• [TASK TO CARRY OUT]:
Beginning at the first line of the data, print each line exactly, stopping after the line that contains "manifold.setup();".
— Begin —
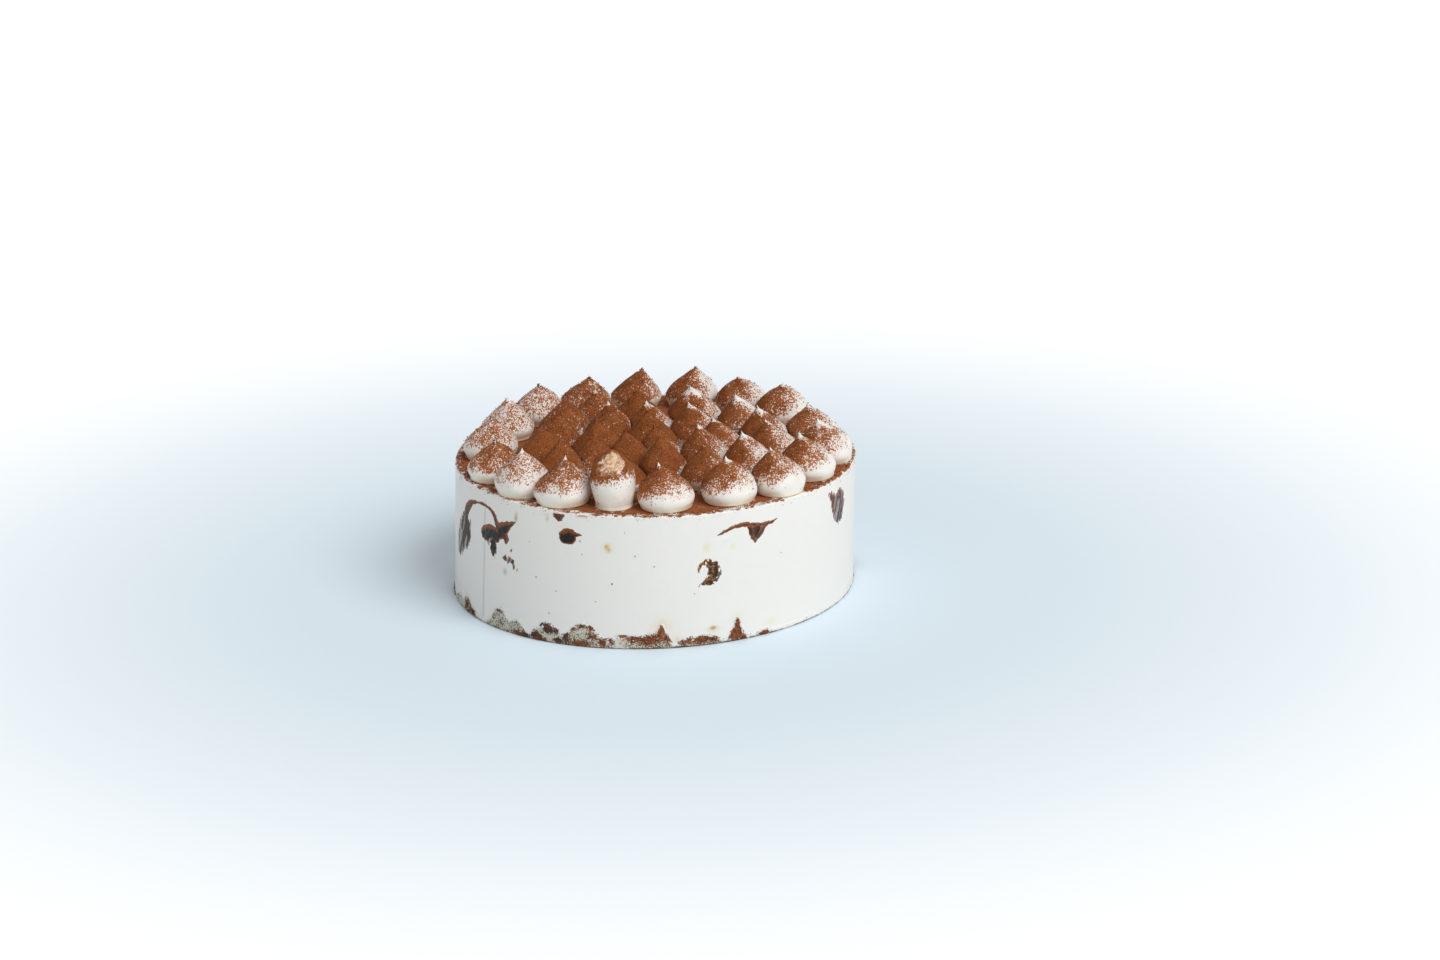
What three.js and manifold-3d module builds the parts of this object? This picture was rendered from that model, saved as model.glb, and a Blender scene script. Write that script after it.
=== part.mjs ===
// A whole round tiramisu cake: a smooth-sided drum of pale cream on a dark soaked sponge, patches of
// soaked sponge and sauce that come through to the side, and a top crowded with piped cream dollops.
// Millimetres, +Z up. The cake stands on the flat underside of its sponge and its front faces -Y.
import * as THREE from 'three';
import { mergeVertices } from 'three/addons/utils/BufferGeometryUtils.js';
import Module from 'manifold-3d';

const manifold = await Module();
manifold.setup();

// The drum. Turns everywhere are degrees about +Z, counter-clockwise from +X.
const footRadius = 102;
const rimRadius = 101.5;
const sideHeight = 68.4;
const footCentre = -0.9; // the drum leans a little: its foot is centred here in X
const rimCentre = 1.4; // and its rim here
const footOval = 0.009; // the foot is this share wider across one diagonal
const rimOval = -0.006; // and the rim across the other
const rimRounding = 1.1;
const rimShoulder = 0.3; // share of the rounding that the rim's middle loop is set in and down
const drumSteps = 136;
const gap = 0.3; // clearance between neighbouring pieces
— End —
• [EXERCISE RESULT]:
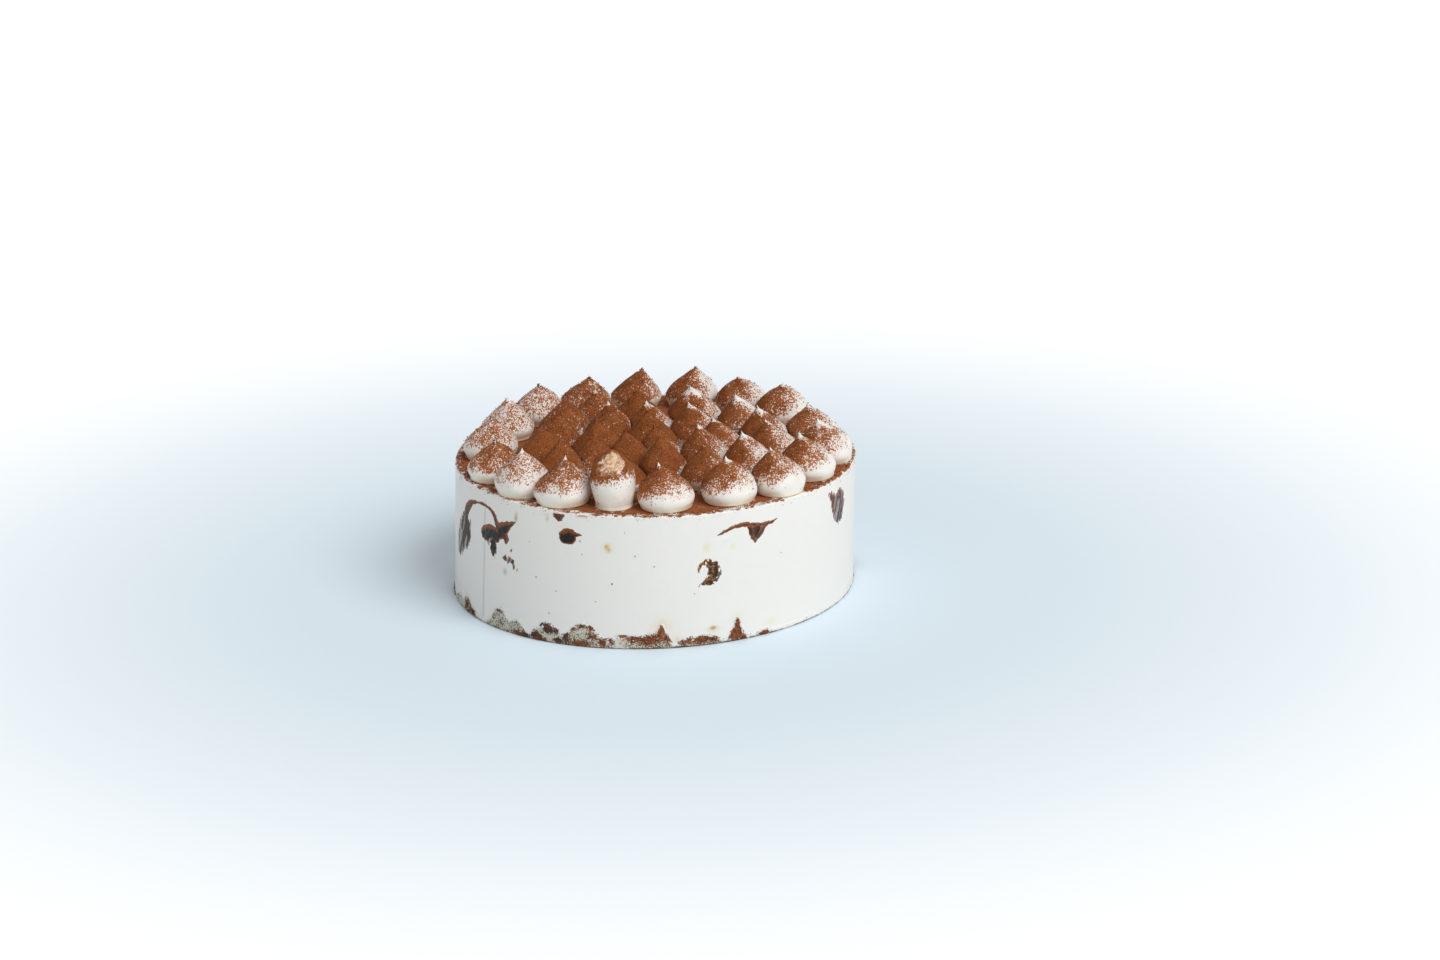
What three.js and manifold-3d module builds the parts of this object? This picture was rendered from that model, saved as model.glb, and a Blender scene script. Write that script after it.
=== part.mjs ===
// A whole round tiramisu cake: a smooth-sided drum of pale cream on a dark soaked sponge, patches of
// soaked sponge and sauce that come through to the side, and a top crowded with piped cream dollops.
// Millimetres, +Z up. The cake stands on the flat underside of its sponge and its front faces -Y.
import * as THREE from 'three';
import { mergeVertices } from 'three/addons/utils/BufferGeometryUtils.js';
import Module from 'manifold-3d';

const manifold = await Module();
manifold.setup();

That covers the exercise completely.